The Broken Girls by Simone St. James
Historical fiction spliced together with a ghost story in a girl's boarding school and a little murder on the side - does it get better than this? Switching between two times periods, we see the issues this small town has with the now defunct school where wayward girls were once sent decades ago, and where the main character's sister was found, dead, in the not so distant past. As Fiona Sheridan, daughter of a famous journalist, investigates the school, it brings up memories and questions surrounding the conviction of her sister's murderer, the rich son of a bigshot family. Fiona begins to learn of the four girls who once lived at Idlewild Hall, as well as the long ago death of a young girl, who perhaps continues to haunt the area all these years. This book is a classic throwback to the gothic novels of old, but with some modern twists that will keep you on the edge of your seat. I literally could not put this book down, and now understand all the rave reviews for it. Highly recommend for that summer read, brain candy book, especially for my teacher friends who want to be entertained during the break.

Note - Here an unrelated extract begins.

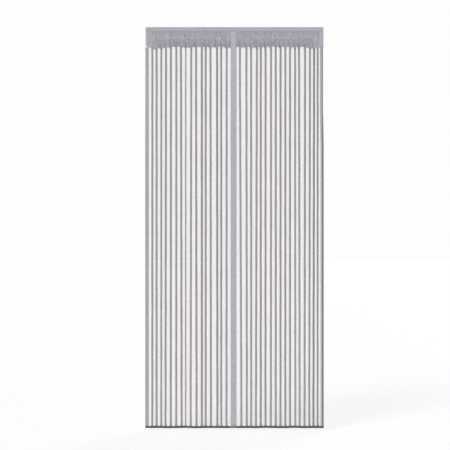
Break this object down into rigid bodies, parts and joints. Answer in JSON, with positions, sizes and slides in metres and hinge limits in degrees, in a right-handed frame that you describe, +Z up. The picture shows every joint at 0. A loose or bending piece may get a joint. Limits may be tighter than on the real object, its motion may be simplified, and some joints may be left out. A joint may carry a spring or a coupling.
{
  "type": "magnetic screen door curtain",
  "caption": "Hanging insect screen for a doorway: sheer striped net panels that close on a magnet strip, under a gathered heading.",
  "frame": {"origin": "middle of the top edge, in the plane where the curtain's back lies against the door frame", "axes": "+Z up along the hanging length, +X to the right as seen from the front, +Y into the doorway, so the front faces -Y"},
  "size_m": [0.892, 0.0176, 2.004],
  "materials": {
    "striped_net": "sheer polyester net with raised woven stripes",
    "heading_tape_cloth": "matte plain-woven polyester tape",
    "gathered_band_cloth": "matte gathered polyester",
    "binding_tape": "matte folded binding tape",
    "magnet_strip_cloth": "smooth matte polyester casing"
  },
  "bodies": {
    "root": {"left_net": "striped_net", "right_net": "striped_net", "heading_tape": "heading_tape_cloth", "heading_band_left": "gathered_band_cloth", "heading_band_right": "gathered_band_cloth", "heading_end_left": "heading_tape_cloth", "heading_end_right": "heading_tape_cloth", "side_binding_left": "binding_tape", "side_binding_right": "binding_tape", "centre_strip_front": "magnet_strip_cloth", "centre_strip_back": "magnet_strip_cloth"}
  },
  "joints": []
}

Lying in Wait by Liz Nugent
I loved Nugent's debut novel, Unraveling Oliver, but her second book just did not live up to my expectations, mostly due to the ending. It is definitely a page turner and easy to read, and the first line is a doozy! "My husband did not mean to kill Annie Doyle, but the lying tramp deserved it." The story is told through two voices, wife/mother Lydia who hides a murder, and her son Laurence, who attempts to live a normal life from within a seriously messed up family. Lydia, who is just out and out batsh*t crazy, has some fairly wicked skeletons in her closet, never wants to go too far from her huge family estate, and pretty much destroys everything she touches. Poor weak, overweight, pathetic Laurence tries real hard to escape her clutches, but alas, for naught. I never really felt for either of these characters: wholly unlikable, thinly drawn, and just not that bright. The ending fell flat as well, so this book was a bit of a miss for me.

Cure: A Journey into the Science of Mind over Body by Jo Marchant
At the age of 55, I experienced my first surgery, which led to a long journey down the rabbit hole of chronic pain, varying medical advice and prescriptions, and a turn to looking for other options. This book is a powerful look at the varied options out in the world that do not preclude medical care, but also includes options outside that realm as well. Using many statistics and studies, journalist Jo Marchant explores the placebo effect, the uses of behavioral conditioning, virtual reality, religious belief, and many many more as she travels through the Western world looking for "cures" to a wide variety of medical issues. This book is a formidable reminder of the power of the mind, and our ability to harness it in the service of healing ourselves. Life-changing for those of us who need another road to healing.